** Begin **
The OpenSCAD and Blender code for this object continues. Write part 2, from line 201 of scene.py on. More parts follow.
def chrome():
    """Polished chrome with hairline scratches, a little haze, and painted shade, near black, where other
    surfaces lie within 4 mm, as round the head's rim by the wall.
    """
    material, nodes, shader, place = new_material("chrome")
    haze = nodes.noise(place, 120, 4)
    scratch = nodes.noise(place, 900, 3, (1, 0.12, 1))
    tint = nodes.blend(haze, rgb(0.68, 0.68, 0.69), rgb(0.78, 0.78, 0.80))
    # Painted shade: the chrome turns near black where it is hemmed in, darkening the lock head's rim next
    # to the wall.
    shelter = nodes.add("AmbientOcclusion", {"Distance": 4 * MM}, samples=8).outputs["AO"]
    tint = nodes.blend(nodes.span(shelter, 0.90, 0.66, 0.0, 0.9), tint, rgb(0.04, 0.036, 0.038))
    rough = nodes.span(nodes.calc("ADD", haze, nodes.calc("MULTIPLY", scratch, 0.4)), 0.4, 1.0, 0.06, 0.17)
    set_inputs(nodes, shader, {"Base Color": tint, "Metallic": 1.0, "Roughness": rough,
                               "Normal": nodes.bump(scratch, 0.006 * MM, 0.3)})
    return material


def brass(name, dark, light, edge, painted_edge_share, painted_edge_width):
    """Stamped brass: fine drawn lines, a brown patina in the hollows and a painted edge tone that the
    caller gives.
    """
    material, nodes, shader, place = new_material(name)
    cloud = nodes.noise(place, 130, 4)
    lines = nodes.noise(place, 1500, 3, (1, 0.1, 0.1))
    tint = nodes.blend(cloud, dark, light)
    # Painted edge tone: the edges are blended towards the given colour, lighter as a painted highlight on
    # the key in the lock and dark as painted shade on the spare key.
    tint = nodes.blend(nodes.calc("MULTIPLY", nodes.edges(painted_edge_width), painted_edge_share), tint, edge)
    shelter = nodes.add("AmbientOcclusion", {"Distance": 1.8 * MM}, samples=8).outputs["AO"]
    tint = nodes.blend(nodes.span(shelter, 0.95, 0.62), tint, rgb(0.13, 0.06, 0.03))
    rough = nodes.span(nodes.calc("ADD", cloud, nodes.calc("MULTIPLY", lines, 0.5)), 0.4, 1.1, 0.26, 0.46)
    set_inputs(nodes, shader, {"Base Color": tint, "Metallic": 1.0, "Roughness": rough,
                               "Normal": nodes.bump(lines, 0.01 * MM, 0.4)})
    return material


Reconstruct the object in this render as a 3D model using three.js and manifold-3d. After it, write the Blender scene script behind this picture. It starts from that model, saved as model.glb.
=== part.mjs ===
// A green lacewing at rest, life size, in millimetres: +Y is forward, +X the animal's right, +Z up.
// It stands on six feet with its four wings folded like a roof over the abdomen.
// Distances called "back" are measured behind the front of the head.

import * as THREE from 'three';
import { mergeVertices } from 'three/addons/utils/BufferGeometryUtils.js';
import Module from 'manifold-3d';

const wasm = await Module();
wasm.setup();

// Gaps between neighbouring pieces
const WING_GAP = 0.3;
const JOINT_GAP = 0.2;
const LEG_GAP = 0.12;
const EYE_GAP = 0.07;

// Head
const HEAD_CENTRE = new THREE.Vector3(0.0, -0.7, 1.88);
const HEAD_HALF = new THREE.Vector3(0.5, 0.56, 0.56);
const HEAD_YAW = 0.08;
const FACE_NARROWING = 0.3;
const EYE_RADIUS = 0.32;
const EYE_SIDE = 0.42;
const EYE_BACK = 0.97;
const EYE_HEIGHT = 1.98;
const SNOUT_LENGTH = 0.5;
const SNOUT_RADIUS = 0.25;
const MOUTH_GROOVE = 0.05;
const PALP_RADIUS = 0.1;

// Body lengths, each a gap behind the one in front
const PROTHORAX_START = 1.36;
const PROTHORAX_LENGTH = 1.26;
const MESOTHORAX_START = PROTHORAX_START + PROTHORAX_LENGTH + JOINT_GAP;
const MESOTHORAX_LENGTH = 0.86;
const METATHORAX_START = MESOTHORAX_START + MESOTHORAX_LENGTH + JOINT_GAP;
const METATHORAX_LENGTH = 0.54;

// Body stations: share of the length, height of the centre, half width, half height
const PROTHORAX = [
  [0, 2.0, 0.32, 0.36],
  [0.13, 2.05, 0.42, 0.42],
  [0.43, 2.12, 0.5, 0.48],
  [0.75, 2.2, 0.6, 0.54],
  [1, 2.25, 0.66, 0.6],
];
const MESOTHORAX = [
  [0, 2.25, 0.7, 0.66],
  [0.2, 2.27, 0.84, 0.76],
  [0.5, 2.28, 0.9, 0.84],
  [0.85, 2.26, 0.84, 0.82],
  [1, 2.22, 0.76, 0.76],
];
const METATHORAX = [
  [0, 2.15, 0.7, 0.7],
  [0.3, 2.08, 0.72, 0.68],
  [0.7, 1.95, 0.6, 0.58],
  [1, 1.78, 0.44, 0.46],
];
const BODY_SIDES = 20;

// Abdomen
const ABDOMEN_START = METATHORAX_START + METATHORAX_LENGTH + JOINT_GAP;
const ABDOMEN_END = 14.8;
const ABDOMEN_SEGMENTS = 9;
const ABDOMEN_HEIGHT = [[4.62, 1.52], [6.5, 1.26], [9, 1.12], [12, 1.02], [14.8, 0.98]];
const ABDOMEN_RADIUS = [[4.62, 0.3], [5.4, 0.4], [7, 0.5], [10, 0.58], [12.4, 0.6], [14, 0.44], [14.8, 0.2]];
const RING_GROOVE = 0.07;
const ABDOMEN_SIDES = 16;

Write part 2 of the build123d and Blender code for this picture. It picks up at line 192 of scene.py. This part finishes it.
** End **
From the listing above, reproduce all the lines exactly.

Written answer:
The OpenSCAD and Blender code for this object continues. Write part 2, from line 201 of scene.py on. More parts follow.
def chrome():
    """Polished chrome with hairline scratches, a little haze, and painted shade, near black, where other
    surfaces lie within 4 mm, as round the head's rim by the wall.
    """
    material, nodes, shader, place = new_material("chrome")
    haze = nodes.noise(place, 120, 4)
    scratch = nodes.noise(place, 900, 3, (1, 0.12, 1))
    tint = nodes.blend(haze, rgb(0.68, 0.68, 0.69), rgb(0.78, 0.78, 0.80))
    # Painted shade: the chrome turns near black where it is hemmed in, darkening the lock head's rim next
    # to the wall.
    shelter = nodes.add("AmbientOcclusion", {"Distance": 4 * MM}, samples=8).outputs["AO"]
    tint = nodes.blend(nodes.span(shelter, 0.90, 0.66, 0.0, 0.9), tint, rgb(0.04, 0.036, 0.038))
    rough = nodes.span(nodes.calc("ADD", haze, nodes.calc("MULTIPLY", scratch, 0.4)), 0.4, 1.0, 0.06, 0.17)
    set_inputs(nodes, shader, {"Base Color": tint, "Metallic": 1.0, "Roughness": rough,
                               "Normal": nodes.bump(scratch, 0.006 * MM, 0.3)})
    return material


def brass(name, dark, light, edge, painted_edge_share, painted_edge_width):
    """Stamped brass: fine drawn lines, a brown patina in the hollows and a painted edge tone that the
    caller gives.
    """
    material, nodes, shader, place = new_material(name)
    cloud = nodes.noise(place, 130, 4)
    lines = nodes.noise(place, 1500, 3, (1, 0.1, 0.1))
    tint = nodes.blend(cloud, dark, light)
    # Painted edge tone: the edges are blended towards the given colour, lighter as a painted highlight on
    # the key in the lock and dark as painted shade on the spare key.
    tint = nodes.blend(nodes.calc("MULTIPLY", nodes.edges(painted_edge_width), painted_edge_share), tint, edge)
    shelter = nodes.add("AmbientOcclusion", {"Distance": 1.8 * MM}, samples=8).outputs["AO"]
    tint = nodes.blend(nodes.span(shelter, 0.95, 0.62), tint, rgb(0.13, 0.06, 0.03))
    rough = nodes.span(nodes.calc("ADD", cloud, nodes.calc("MULTIPLY", lines, 0.5)), 0.4, 1.1, 0.26, 0.46)
    set_inputs(nodes, shader, {"Base Color": tint, "Metallic": 1.0, "Roughness": rough,
                               "Normal": nodes.bump(lines, 0.01 * MM, 0.4)})
    return material


Reconstruct the object in this render as a 3D model using three.js and manifold-3d. After it, write the Blender scene script behind this picture. It starts from that model, saved as model.glb.
=== part.mjs ===
// A green lacewing at rest, life size, in millimetres: +Y is forward, +X the animal's right, +Z up.
// It stands on six feet with its four wings folded like a roof over the abdomen.
// Distances called "back" are measured behind the front of the head.

import * as THREE from 'three';
import { mergeVertices } from 'three/addons/utils/BufferGeometryUtils.js';
import Module from 'manifold-3d';

const wasm = await Module();
wasm.setup();

// Gaps between neighbouring pieces
const WING_GAP = 0.3;
const JOINT_GAP = 0.2;
const LEG_GAP = 0.12;
const EYE_GAP = 0.07;

// Head
const HEAD_CENTRE = new THREE.Vector3(0.0, -0.7, 1.88);
const HEAD_HALF = new THREE.Vector3(0.5, 0.56, 0.56);
const HEAD_YAW = 0.08;
const FACE_NARROWING = 0.3;
const EYE_RADIUS = 0.32;
const EYE_SIDE = 0.42;
const EYE_BACK = 0.97;
const EYE_HEIGHT = 1.98;
const SNOUT_LENGTH = 0.5;
const SNOUT_RADIUS = 0.25;
const MOUTH_GROOVE = 0.05;
const PALP_RADIUS = 0.1;

// Body lengths, each a gap behind the one in front
const PROTHORAX_START = 1.36;
const PROTHORAX_LENGTH = 1.26;
const MESOTHORAX_START = PROTHORAX_START + PROTHORAX_LENGTH + JOINT_GAP;
const MESOTHORAX_LENGTH = 0.86;
const METATHORAX_START = MESOTHORAX_START + MESOTHORAX_LENGTH + JOINT_GAP;
const METATHORAX_LENGTH = 0.54;

// Body stations: share of the length, height of the centre, half width, half height
const PROTHORAX = [
  [0, 2.0, 0.32, 0.36],
  [0.13, 2.05, 0.42, 0.42],
  [0.43, 2.12, 0.5, 0.48],
  [0.75, 2.2, 0.6, 0.54],
  [1, 2.25, 0.66, 0.6],
];
const MESOTHORAX = [
  [0, 2.25, 0.7, 0.66],
  [0.2, 2.27, 0.84, 0.76],
  [0.5, 2.28, 0.9, 0.84],
  [0.85, 2.26, 0.84, 0.82],
  [1, 2.22, 0.76, 0.76],
];
const METATHORAX = [
  [0, 2.15, 0.7, 0.7],
  [0.3, 2.08, 0.72, 0.68],
  [0.7, 1.95, 0.6, 0.58],
  [1, 1.78, 0.44, 0.46],
];
const BODY_SIDES = 20;

// Abdomen
const ABDOMEN_START = METATHORAX_START + METATHORAX_LENGTH + JOINT_GAP;
const ABDOMEN_END = 14.8;
const ABDOMEN_SEGMENTS = 9;
const ABDOMEN_HEIGHT = [[4.62, 1.52], [6.5, 1.26], [9, 1.12], [12, 1.02], [14.8, 0.98]];
const ABDOMEN_RADIUS = [[4.62, 0.3], [5.4, 0.4], [7, 0.5], [10, 0.58], [12.4, 0.6], [14, 0.44], [14.8, 0.2]];
const RING_GROOVE = 0.07;
const ABDOMEN_SIDES = 16;

Write part 2 of the build123d and Blender code for this picture. It picks up at line 192 of scene.py. This part finishes it.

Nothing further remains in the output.